12.02 Notification of Account Debtors. Company irrevocably authorizes and directs each account debtor to honor any demand by Collateral Agent that all payments in the respect of the Accounts thereafter be paid directly to Collateral Agent.

12.03 Enforcement of Accounts. Collateral Agent may, and upon the request of the Required Secured Parties shall, enforce payment of the Accounts by suit or otherwise, but Collateral Agent shall have no duty to institute any suit or to take any other action to enforce the Accounts (or any security therefor) or, having started any such suit or attempt, thereafter to continue the same. In each case Collateral Agent may proceed with counsel of Collateral Agent’s choosing and Company agrees to reimburse Collateral Agent for Collateral Agent’s out-of-pocket costs and expenses including, without limitation, attorney’s fees, court costs and costs of sale.

12.04 Foreclosure of Liens. The Collateral Agent may, and upon the request of the Required Secured Parties shall, foreclose the Liens created under this Agreement, the 2005 Notes or under any other agreement relating to the Collateral.

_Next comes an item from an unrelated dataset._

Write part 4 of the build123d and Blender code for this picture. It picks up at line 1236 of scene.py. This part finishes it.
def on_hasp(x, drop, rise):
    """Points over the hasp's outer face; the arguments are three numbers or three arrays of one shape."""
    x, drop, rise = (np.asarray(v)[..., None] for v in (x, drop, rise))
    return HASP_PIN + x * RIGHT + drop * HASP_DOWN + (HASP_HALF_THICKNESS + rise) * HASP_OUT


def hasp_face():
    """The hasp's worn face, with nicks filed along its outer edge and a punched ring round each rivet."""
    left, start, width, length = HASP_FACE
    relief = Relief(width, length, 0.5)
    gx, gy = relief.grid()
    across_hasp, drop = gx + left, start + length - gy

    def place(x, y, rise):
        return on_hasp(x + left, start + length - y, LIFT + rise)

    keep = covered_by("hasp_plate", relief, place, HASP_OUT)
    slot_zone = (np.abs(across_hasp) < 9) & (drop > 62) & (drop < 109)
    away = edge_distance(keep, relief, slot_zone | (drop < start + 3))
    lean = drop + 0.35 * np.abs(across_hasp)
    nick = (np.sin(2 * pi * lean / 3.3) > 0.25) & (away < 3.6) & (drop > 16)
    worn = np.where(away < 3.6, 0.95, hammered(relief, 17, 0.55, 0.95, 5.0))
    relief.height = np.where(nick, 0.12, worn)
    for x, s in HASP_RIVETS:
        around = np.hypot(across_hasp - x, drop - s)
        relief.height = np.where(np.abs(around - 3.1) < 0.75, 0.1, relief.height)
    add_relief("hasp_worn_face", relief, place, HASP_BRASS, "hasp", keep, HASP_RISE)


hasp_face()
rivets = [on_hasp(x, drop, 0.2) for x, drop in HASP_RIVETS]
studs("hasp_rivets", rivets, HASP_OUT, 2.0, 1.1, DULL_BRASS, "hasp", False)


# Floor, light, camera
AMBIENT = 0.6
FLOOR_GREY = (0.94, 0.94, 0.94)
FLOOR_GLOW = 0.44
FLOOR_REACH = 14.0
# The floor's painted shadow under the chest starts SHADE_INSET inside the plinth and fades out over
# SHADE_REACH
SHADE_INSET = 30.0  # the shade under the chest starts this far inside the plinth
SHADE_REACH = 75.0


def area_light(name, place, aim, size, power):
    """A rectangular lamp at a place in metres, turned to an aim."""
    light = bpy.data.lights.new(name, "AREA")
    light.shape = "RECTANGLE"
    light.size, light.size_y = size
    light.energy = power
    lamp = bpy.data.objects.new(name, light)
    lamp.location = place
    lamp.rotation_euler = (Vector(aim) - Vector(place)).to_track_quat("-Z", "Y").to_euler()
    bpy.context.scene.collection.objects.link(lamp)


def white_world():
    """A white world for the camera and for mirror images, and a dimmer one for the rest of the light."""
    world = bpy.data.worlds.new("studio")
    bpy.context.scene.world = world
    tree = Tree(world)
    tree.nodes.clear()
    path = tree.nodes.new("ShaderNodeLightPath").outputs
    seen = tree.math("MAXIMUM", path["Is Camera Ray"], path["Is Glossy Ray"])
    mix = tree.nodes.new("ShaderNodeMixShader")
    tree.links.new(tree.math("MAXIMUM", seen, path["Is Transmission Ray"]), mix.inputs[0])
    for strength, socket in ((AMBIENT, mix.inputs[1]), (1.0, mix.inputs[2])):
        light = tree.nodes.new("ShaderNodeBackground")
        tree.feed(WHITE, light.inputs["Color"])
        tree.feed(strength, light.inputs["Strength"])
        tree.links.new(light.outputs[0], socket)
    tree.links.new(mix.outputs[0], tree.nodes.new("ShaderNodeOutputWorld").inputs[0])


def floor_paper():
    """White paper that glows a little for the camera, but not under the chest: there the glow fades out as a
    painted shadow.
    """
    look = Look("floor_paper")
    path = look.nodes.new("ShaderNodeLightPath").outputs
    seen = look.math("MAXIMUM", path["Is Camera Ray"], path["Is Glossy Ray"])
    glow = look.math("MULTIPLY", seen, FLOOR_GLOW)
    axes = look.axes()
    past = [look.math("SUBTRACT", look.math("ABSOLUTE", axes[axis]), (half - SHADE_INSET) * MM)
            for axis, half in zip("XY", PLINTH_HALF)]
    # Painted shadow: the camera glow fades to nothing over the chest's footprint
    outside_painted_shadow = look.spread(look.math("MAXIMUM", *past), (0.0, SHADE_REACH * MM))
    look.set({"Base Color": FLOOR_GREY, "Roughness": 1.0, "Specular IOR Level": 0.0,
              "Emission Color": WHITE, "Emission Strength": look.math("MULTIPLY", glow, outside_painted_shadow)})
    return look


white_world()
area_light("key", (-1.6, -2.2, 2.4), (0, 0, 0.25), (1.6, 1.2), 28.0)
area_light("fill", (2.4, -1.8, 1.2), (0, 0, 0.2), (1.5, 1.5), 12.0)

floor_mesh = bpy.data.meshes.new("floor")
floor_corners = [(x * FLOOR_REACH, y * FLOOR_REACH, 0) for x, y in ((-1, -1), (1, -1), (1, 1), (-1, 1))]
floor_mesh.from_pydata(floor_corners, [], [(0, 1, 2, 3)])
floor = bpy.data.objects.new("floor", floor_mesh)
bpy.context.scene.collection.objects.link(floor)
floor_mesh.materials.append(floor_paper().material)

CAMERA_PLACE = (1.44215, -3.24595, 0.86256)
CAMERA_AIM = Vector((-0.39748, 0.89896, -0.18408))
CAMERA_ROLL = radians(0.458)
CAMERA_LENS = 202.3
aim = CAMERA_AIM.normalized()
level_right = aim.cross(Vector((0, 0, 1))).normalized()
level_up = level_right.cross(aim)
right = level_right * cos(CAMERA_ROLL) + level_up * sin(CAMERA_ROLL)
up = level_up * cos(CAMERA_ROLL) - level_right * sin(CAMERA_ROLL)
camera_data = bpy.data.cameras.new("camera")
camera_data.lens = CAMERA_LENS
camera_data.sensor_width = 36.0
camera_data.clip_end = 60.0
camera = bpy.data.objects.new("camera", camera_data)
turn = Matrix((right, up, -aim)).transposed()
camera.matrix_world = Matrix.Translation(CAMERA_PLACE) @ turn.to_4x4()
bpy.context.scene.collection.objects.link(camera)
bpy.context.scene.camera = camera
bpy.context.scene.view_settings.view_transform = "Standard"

12.05 Disposition of Collateral. The Collateral Agent may, and upon the request of the Required Secured Parties shall, sell or to otherwise dispose of all or any Collateral in its then condition, or after any further manufacturing or processing thereof, at public or private sale or sales, wholesale dispositions, or sales pursuant to one or more contracts, with such notice as may be required by law, in lots or in bulk, for cash or on credit, all as the Collateral Agent, in its discretion, may deem advisable in accordance with applicable laws. The Collateral Agent shall have the right to conduct such sales on the Company’s premises, without charge therefor, and such sales may be adjourned from time to time in accordance with applicable law without further requirement of notice to the Company. Each Secured Party shall have the right to bid or credit bid any such sale on its own behalf.

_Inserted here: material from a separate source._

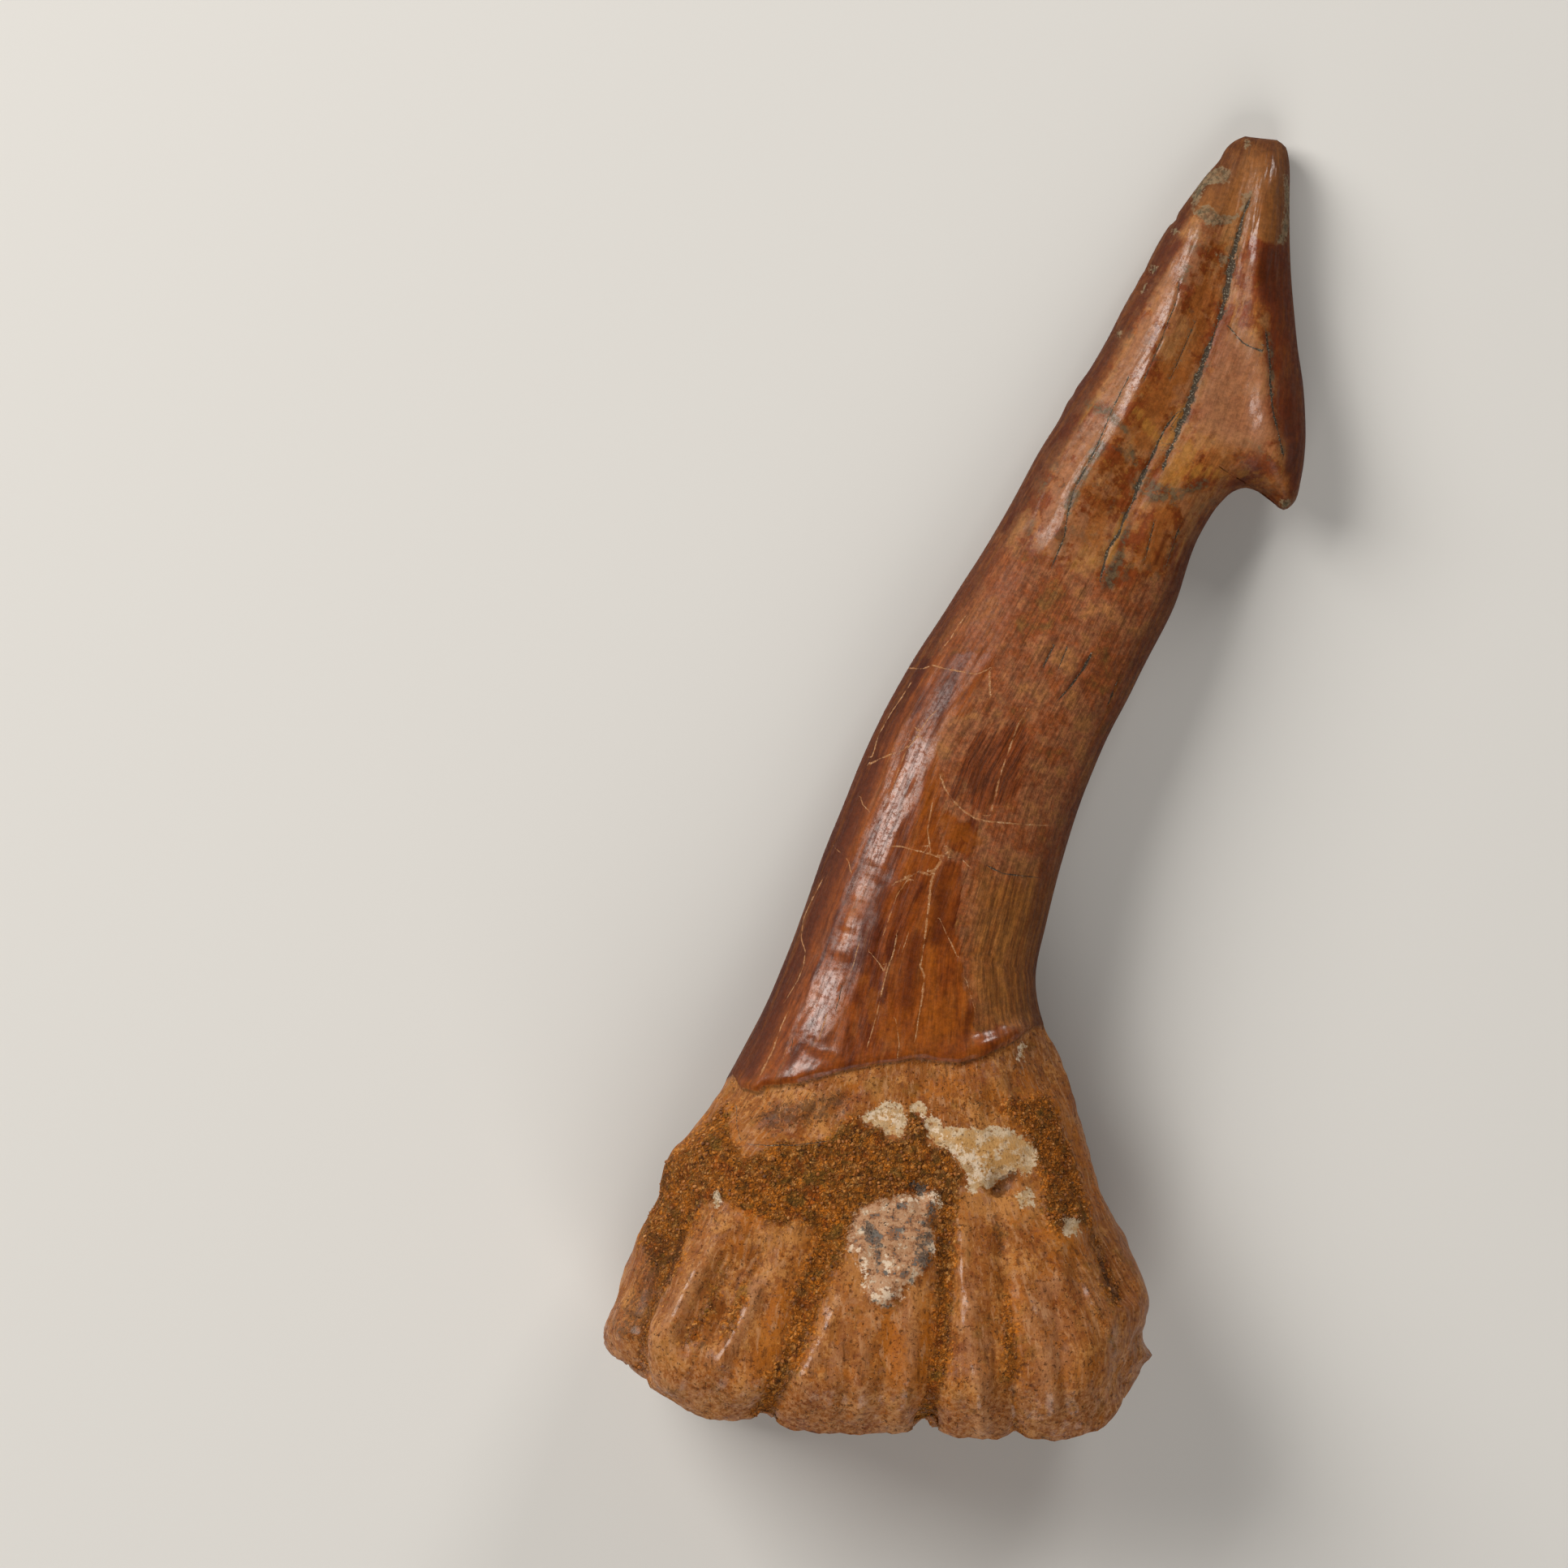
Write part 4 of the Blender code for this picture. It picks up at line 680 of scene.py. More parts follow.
def ringFaces(count, rings):
    start = np.arange(count)
    after = (start + 1) % count
    faces = []
    for ring in range(rings - 1):
        low, high = ring * count, (ring + 1) * count
        faces.append(np.stack([low + start, low + after, high + after, high + start], axis=1))
    faces = np.concatenate(faces).tolist()
    last = (rings - 1) * count
    for i in range(count // 2):  # the two ends are closed across the thickness
        corners = [i, i + 1, (count - i - 1) % count, (count - i) % count]
        corners = list(dict.fromkeys(corners))
        faces.append(corners[::-1])
        faces.append([last + corner for corner in corners])
    return faces


# Fields that the relief and the materials read: their limits in mm, and how they follow the relief
toothFields = {
    "sideLimit": 4.0, "zoneLimit": 3.0, "rimNear": (4.5, 0.5),
    "underStain": 0.35,  # what is left of a stain on the underside
    "farFromLines": 9.0, "lineLimit": 12.0, "lineNear": (0.08, 0.3),
    "onUpperFace": (0.4, 0.6),  # lines end between these shares of the upper face
    "hollowWidth": 0.8, "hollowPerDepth": -1.6, "crestPerHeight": 6.0,
    "strandReach": 6.5,  # half the width of the body, counted in strands
}


def lineHeight(x, y, path, halfWidth, height):
    distance, place, _ = nearestOnPath(x, y, path)
    return height * np.exp(-((distance / halfWidth) ** 2)) * smoothStep(place, *toothRelief["lineStart"])


def zoneReach(x, y, name):
    return np.max([insideReach(x, y, outline) for outline in zones[name]], axis=0)


def stainStrength(x, y, name):
    found = np.zeros(x.shape)
    for path, halfWidth, strength in stains[name]:
        found = np.maximum(found, strength * np.exp(-((nearestOnPath(x, y, path)[0] / halfWidth) ** 2)))
    return found


# Signed distance to the nearest line, counted in its half width, and 1 near a line, 0 away from it
def lineFields(x, y, lines):
    nearest = np.full(x.shape, toothFields["farFromLines"])
    side = np.full(x.shape, toothFields["farFromLines"])
    for path, startWidth, endWidth in lines:
        distance, place, turn = nearestOnPath(x, y, path)
        halfWidth = startWidth + (endWidth - startWidth) * place / (len(path) - 1)
        beyond = distance - halfWidth
        closer = beyond < nearest
        side = np.where(closer, turn * distance / halfWidth, side)
        nearest = np.minimum(nearest, beyond)
    limit = toothFields["lineLimit"]
    return np.clip(side, -limit, limit), 1 - smoothStep(nearest, *toothFields["lineNear"])


# Every field that the relief and the materials read, at the points of the plain body
def surfaceFields(points, upper, offSide):
    x, y, _ = points.T
    edgeTop = np.interp(x, *np.transpose(toothRelief["enamelEdgeTop"]))
    edgeUnder = np.interp(x, *np.transpose(toothRelief["enamelEdgeUnder"]))
    enamelEdge = edgeTop * upper + edgeUnder * (1 - upper)
    fields = {"enamelReach": y - enamelEdge + summedNoise(points, "enamelFray")}
    fields["sideReach"] = np.clip(offSide, 0, toothFields["sideLimit"])
    rimX, rimY = np.transpose(toothRelief["rim"])
    fields["rimNear"] = smoothStep(y - np.interp(x, rimX, rimY), *toothFields["rimNear"])
    limit = toothFields["zoneLimit"]
    for name in zones:
        fields[name + "Reach"] = np.clip(zoneReach(x, y, name), -limit, limit)
    for name in ("cream", "paleRib", "mottle", "facet", "beige"):  # these are on the upper face alone
        fields[name + "Reach"] -= limit * (1 - upper)
    faded = toothFields["underStain"]
    for name in stains:
        fields[name + "Stain"] = stainStrength(x, y, name) * (faded + (1 - faded) * upper)
    for name in ("white", "soot", "shine"):
        fields[name + "Stain"] *= upper
    for name, lines in (("dark", darkLines), ("pale", paleLines)):
        side, near = lineFields(x, y, lines)
        fields[name + "Side"] = side
        fields[name + "Near"] = near * smoothStep(upper, *toothFields["onUpperFace"])
    fields["hollow"] = np.zeros(x.shape)
    for names, onFace in (("topFlutes", upper), ("underFlutes", 1 - upper)):
        for path, halfWidth, rise in toothRelief[names]:
            depth = min(1.0, toothFields["hollowPerDepth"] * rise)
            hollow = lineHeight(x, y, path, halfWidth * toothFields["hollowWidth"], depth) * onFace
            fields["hollow"] = np.maximum(fields["hollow"], hollow)
    fields["crest"] = np.zeros(x.shape)
    for names in ("topRibs", "fineRibs"):
        for path, halfWidth, rise in toothRelief[names]:
            share = np.clip(toothFields["crestPerHeight"] * rise, 0.0, 1.0)
            fields["crest"] = np.maximum(fields["crest"], lineHeight(x, y, path, halfWidth, share) * upper)
    return fields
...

12.06 Application of Collateral. The Collateral Agent, with or without proceeding with sale or foreclosure or demanding payment of the Obligations, shall have the right, without notice, at any time, to appropriate and apply to any Obligations any and all Collateral in the possession of the Collateral Agent or the Secured Parties.

13. The Collateral Agent.

13.01 Appointment as Collateral Agent. Each Secured Party irrevocably appoints the Collateral Agent to act as Collateral Agent under this Agreement and any other agreements affecting the Collateral for the benefit of such Secured Party, with full authority to take such actions, and to exercise such powers, on behalf of the Secured Parties in respect of this Agreement and the other agreements with respect to the Collateral as are herein and therein respectively delegated to the Collateral Agent or as are reasonably incidental to those delegated powers. The Collateral Agent in such capacity shall be deemed to be an independent contractor of the Secured Parties. Each Secured Party hereby expressly agrees that, unless requested by the Collateral Agent upon the concurrence of the Required Secured Parties, none of the Secured Parties will take or cause to be taken, in respect of the Obligations or the Collateral, any action or remedy that is independent from the actions or remedies taken or to be taken (or the decision not to take any action or remedy) by the Collateral Agent.

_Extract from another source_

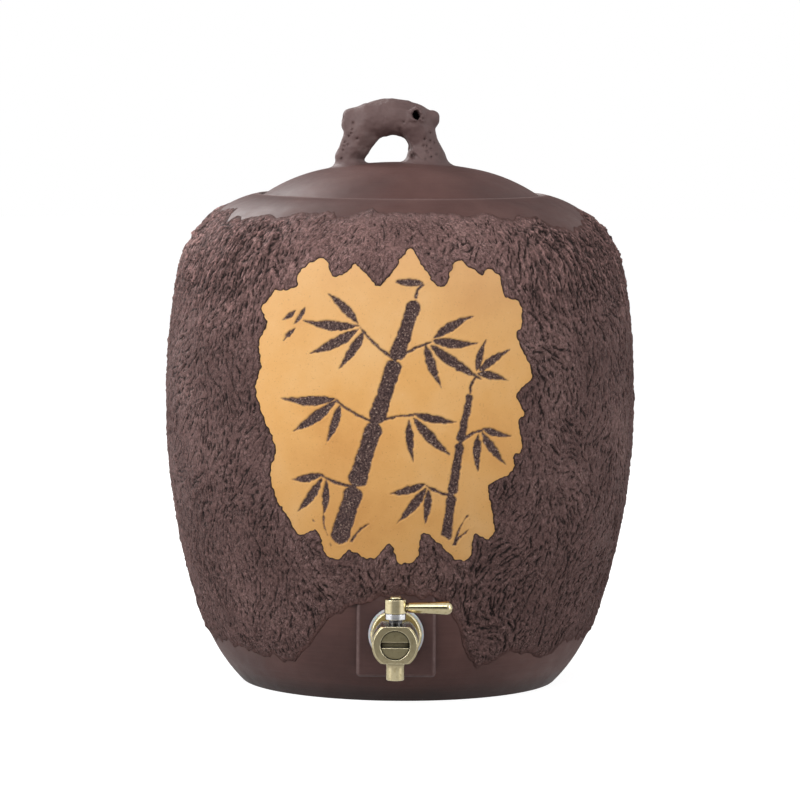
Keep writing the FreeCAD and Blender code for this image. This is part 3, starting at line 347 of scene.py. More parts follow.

13.02 Nature of Appointment. The Collateral Agent shall have no fiduciary relationship with any Secured Party by reason of this Agreement or any other agreement relating to the Collateral. The Collateral Agent shall not have any duty or responsibility whatsoever to any Secured Party except those expressly set forth in this Agreement. Without limiting the generality of the foregoing, each Secured Party acknowledges that the Collateral Agent is acting as such solely as a convenience to the Secured Parties and not as a manager of the Obligations evidenced by the 2005 Notes. This Section 12 does not confer any rights upon the Company or anyone else (except the Secured Parties), whether as a third party beneficiary or otherwise.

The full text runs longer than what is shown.